Umm I think you may need to check up on your history a bit here. While the British did not have a large force in the Pacific during WWII there were definitely British Combatants and POW's during the war.
http://www.reference.com/browse/wiki/British_Pacific_Fleet
That is a link to the British Pacific Fleet in WWII and they participated in a number of campaigns and battles as well.
This is a quote from Wikipedia about Britian's active service in the Pacific War.
Major actions in which the fleet was involved included the Jan 1945 carrier airstrikes on Japanese strategic oil targets in Palembang, Sumatra. These highly successful raids reduced oil production for the Japanese Navy. Later, in March 1945 in support of the invasion of Okinawa it had sole responsibility for operations in the Sakishima Islands. Its role was to suppress Japanese air activity, using gunfire and air attack, at potential Kamikaze staging airfields that would otherwise be a threat to U.S. Navy vessels operating at Okinawa. The carriers were subject to heavy and repeated kamikaze attacks, but because of their armoured flight decks, the British aircraft carriers proved highly resistant (unlike their U.S. counterparts), and returned to action relatively quickly. Subsequent studies, however, showed that serious damage had occurred to the ships' structure and modernisation was uneconomic.
In April 1945, the British 4th Submarine Flotilla was transferred to the major Allied submarine base at Fremantle, Western Australia, as part of BPF. Its most notable success in this period was the sinking of the heavy cuiser Ashigara, on June 8, 1945 in Banka Strait, off Sumatra, by HMS Trenchant and HMS Stygian. In July 1945 in the Singapore area, British midget submarine XE3 sank Japanese heavy cruiser Takao which settled to the bottom at it's berth and never went to sea again.
Battleships and aircraft from the fleet also attacked the Japanese home islands. The battleship King George V bombarded factories and other installations in the Tokyo area; meanwhile carrier strikes were carried out against land and harbor targets including, notably, the putting out of action of a Japanese escort carrier by British naval aircraft. The BPF would also have played a major part in a proposed invasion of the Japanese home islands, known as Operation Downfall, which was cancelled after Japan surrendered. The last naval air action in WWII was on VJ-Day when British carrier aircraft shot down Japanese Zero fighters.
Lt Robert Hampton Gray, a Canadian naval airman who piloted a Vought Corsair with No. 1841 Squadron FAA on HMS Formidable, was awarded the Victoria Cross, following his death in an attack on a Japanese destroyer at Onagawa Wan, Japan, on August 9, 1945.

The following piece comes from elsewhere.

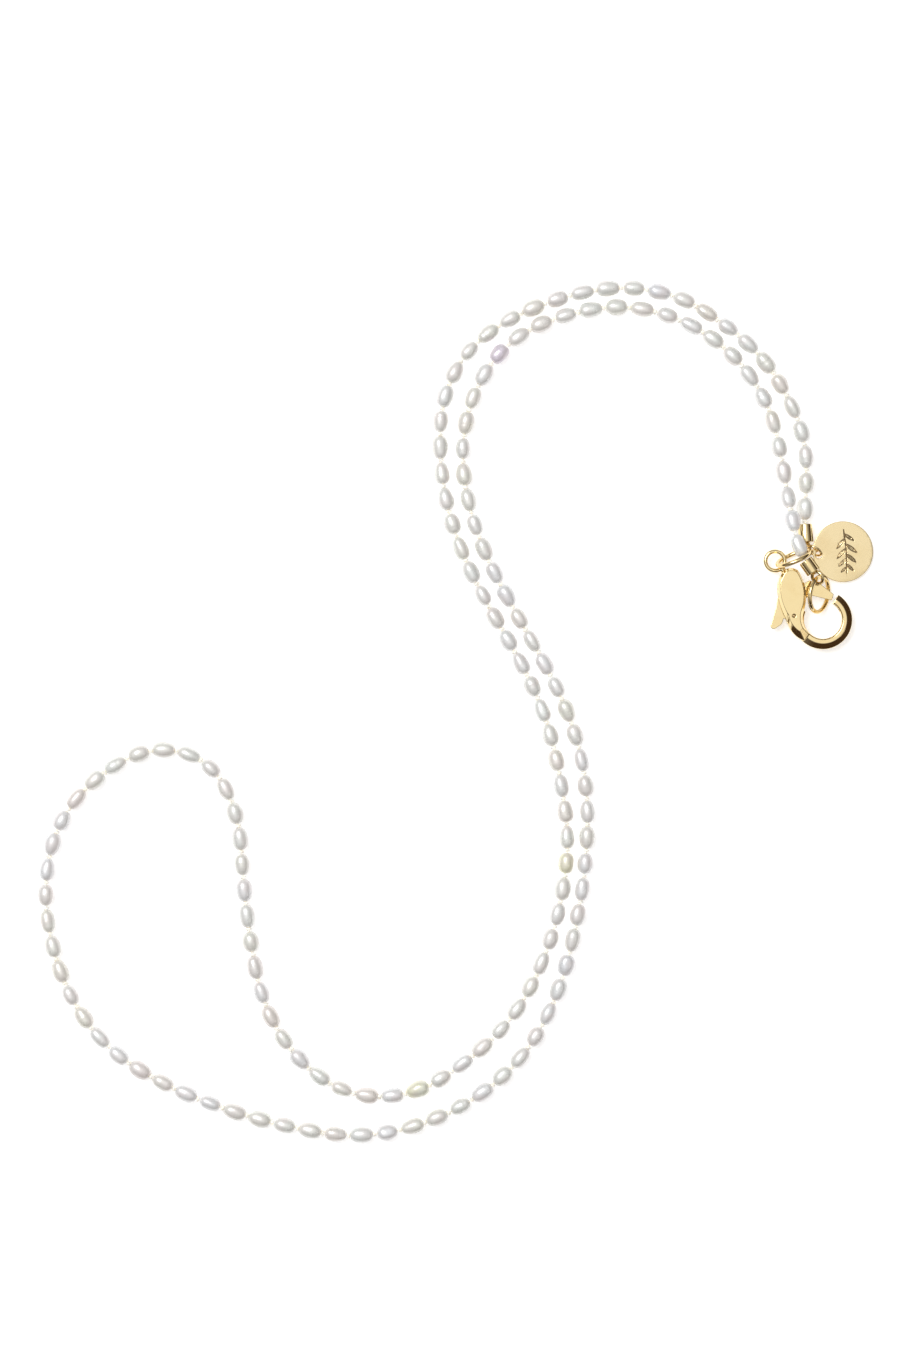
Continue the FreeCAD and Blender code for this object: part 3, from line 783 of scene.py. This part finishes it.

Fighter squadrons from the fleet claimed a total of 112.5 Japanese aircraft shot down. No. 1844 Squadron FAA (flying Hellcats) was the top-scoring squadron, with 28 claims.
British Pacific Fleet - Wikipedia
Also please dont forget the Battle of Singapore early on in the war, the thousands also that died there and the thousands that died as POW's as well.
http://www.bbc.co.uk/religion/remembrance/veterans/japan_pows.shtml
I am surprised a bit that you and Goldiegirl were unaware of this fact of history. The British suffered in some ways more than other allies in the Pacific purely because of the amount of time many were held in capativity. Many Japanese have made reconcilliation trips to England to express their sorrow over their treatment of the British held in the camps. It was also a very nasty, unthinkable existance that many of the British lived through that were held there.